Cub " I don't have showers on Tuesday, I don't have any soap, I don't wanna"

Leader "Get ready for lights out?"
Cub "I don't have a sleeping bag"

Honestly, I don't know which is worse the cubs or the parents. Actually that's not true. It worse that an adult would send an 8 year old  to a camp with out warm clothes and a sleeping bag. So if nothing else then I've taught 9 boys that they need to pack there own gear if they are going on a camp. 

So what else can you learn as a cub scout on Cuboree, well watching Russell Crowe's Robin Hood the eponymous hero quotes

"I could teach you how to tie a knot that won't be slipped. I could teach you how to move through a forest. And I can help Marion teach you how to stay clean, so you won’t get sick." Add to that how to prepare meals for fifty, find your way around a camp, keep a tent dry and how to build a decent campsite in the middle of a forest and thats not a bad start.

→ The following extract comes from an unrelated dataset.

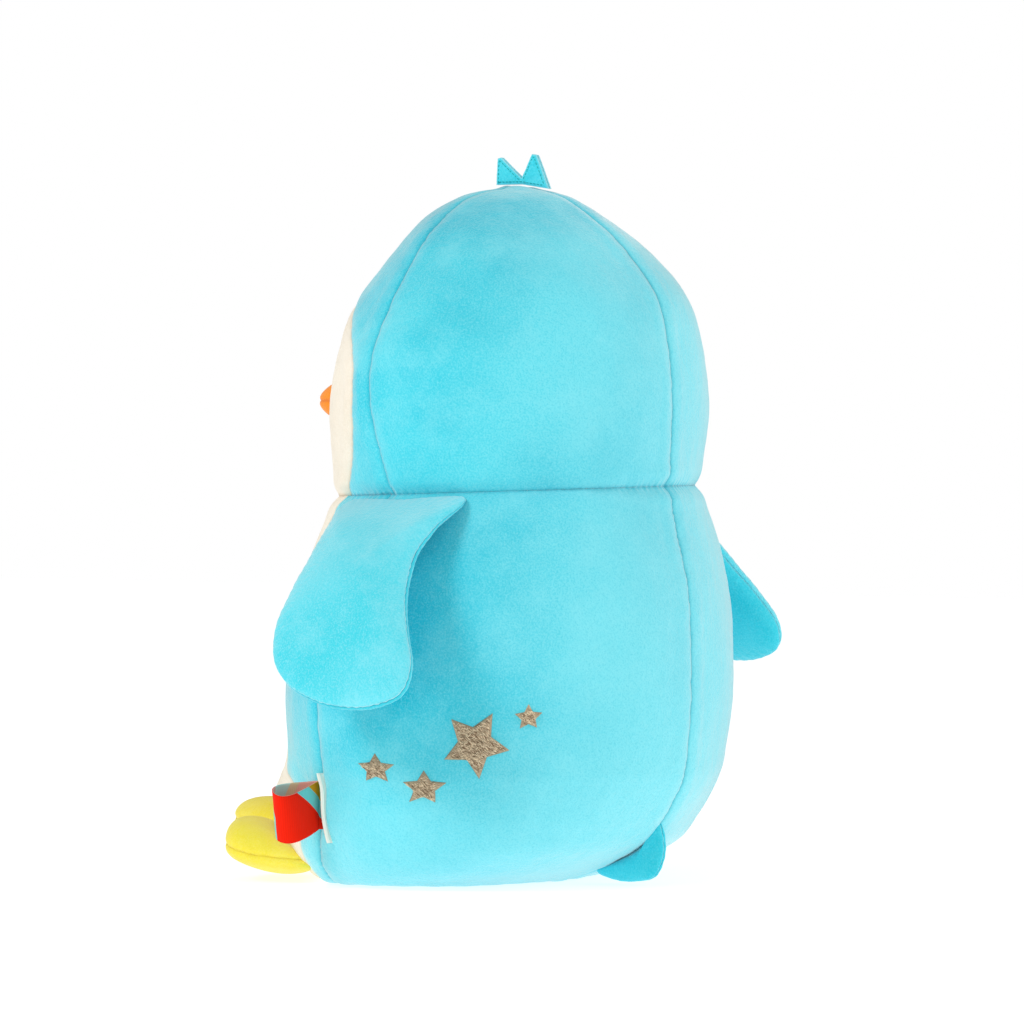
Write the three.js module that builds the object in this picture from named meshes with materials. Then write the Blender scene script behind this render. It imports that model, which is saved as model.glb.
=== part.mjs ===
// Plush penguin, about 300 mm tall, sitting upright. Millimetres, +Z up.
// It faces -Y and its left side is +X. The origin is on the underside of the base panel,
// under the middle of the body.
//
// The toy is sewn fabric around stuffing: each fabric panel is a thin curved shell and
// each stuffing is a closed core inside its panels, with a small clearance between them.

import * as THREE from "three";

const { cos, sin, abs, exp, hypot, max, min, sqrt, pow, PI } = Math;
const { lerp, degToRad, clamp } = THREE.MathUtils;

// ---------------------------------------------------------------- driving dimensions
const FABRIC = 1.2; // thickness of the plush fabric
const SEAM_GAP = 0.35; // clearance between the pieces on each side of a seam
const CORE_INSET = 4.0; // the stuffing starts this far inside the outer surface
const NECK_TILT = 0.035; // the neck seam rises this much per millimetre towards the back

// Cross-sections of the head and the body, from the bottom up: height, half-width,
// half-depth and how far the section's centre is shifted towards the back.
const HEAD_SECTIONS = [
  [163, 82, 73.5, 1.5],
  [180, 85.5, 75, 2],
  [200, 89, 75, 3],
  [222, 87.5, 72, 4],
  [243, 76, 66, 4.6],
  [262, 60, 53, 3.4],
  [276, 43, 39.5, 1],
  [286, 24, 24, 0],
  [291, 4, 4, -0.5],
];
const BODY_SECTIONS = [
  [0, 70, 47, -25],
  [2.5, 79, 56, -23],
  [8, 87, 67, -18.5],
  [16, 93, 77, -13.7],
  [25, 97, 80.5, -9.8],
  [33, 99.5, 82.5, -6.8],
  [42, 101, 84.5, -4],
  [50, 103, 86.5, -3.4],
  [75, 105.5, 89.3, -2.7],
  [96, 104.5, 89, -1.3],
  [117, 102, 85.5, 0.4],
  [134, 98, 81.5, 1.4],
  [148, 91, 77.5, 1.5],
  [163, 82, 73.5, 1.5],
];
// The lower belly bulges forwards between the side seams.
const BULGE = { depth: 15, height: 37, spread: 13.5, width: 1.6 };

// Seam lines as angles from the front (-Y) round to the left (+X), bottom to top.
const HEAD_SIDE_SEAM = [82, 73, 71, 68];
const BODY_SIDE_SEAM = [66, 68, 69, 80];
const FACE_EDGE = [57, 63, 65, 61, 41, 4];
const BELLY_EDGE = [53, 55, 54, 37, 42, 54];
const FACE_TOP = 0.6; // the face patch ends at this part of the head's sections

const BASE = { halfWidth: 69, halfDepth: 46, centreY: -25, thickness: 1.5 };

const WING = {
  root: [85, 4, 162.5],
  length: 107,
  halfThickness: 8.5,
  arch: 12, // how far the wing bows away from the body half-way down
  leftAngle: 36, // from hanging straight down, outwards
  rightAngle: 43,
  yaw: 4,
  rootPlumpness: 0.3, // how full the root is beside the middle
  fullFrom: 65, // the wing is full from this far down
  bendDepth: 45, // the bend of the root round the neck fades out this far down
  neckCurve: 0.0079, // how much the neck falls away, per millimetre squared from the root
};
// A wing's outline: across (towards the back) and down from the root.
const WING_OUTLINE = [
  [-35, 2], [-6, 2], [22, 2], [20, 20], [18, 36], [21, 58], [27, 76], [32, 90],
  [30, 101], [20, 106], [5, 107], [-10, 104], [-24, 97], [-34, 87], [-38, 73],
  [-36, 54], [-32, 36], [-33, 18],
];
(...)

I ended up as a cub scout leader because I used to stay and watch the_weapon when he went to cubs. They announced if no one volunteered  as a leader then the pack would have to breakup. The pack now numbers 26 and we only have myself and two other leaders. This is not an un-familiar problem with packs all around Victoria.  Next year I am moving up to be a scout leader now the_weapon is turning 11.  I don't know how they can continue to run the cub pack if more adults don't step up. Our number continue to grow, yet our volunteers are getting fewer and the ones we have are growing older. I worry other kids wont get these chances. 

Still we must be doing something right as almost all the cubs said they wanted to go the 23rd scout Jamboree in 2013. 

13,000 scouts for 10 days under canvas, watch out Marlborough Queensland.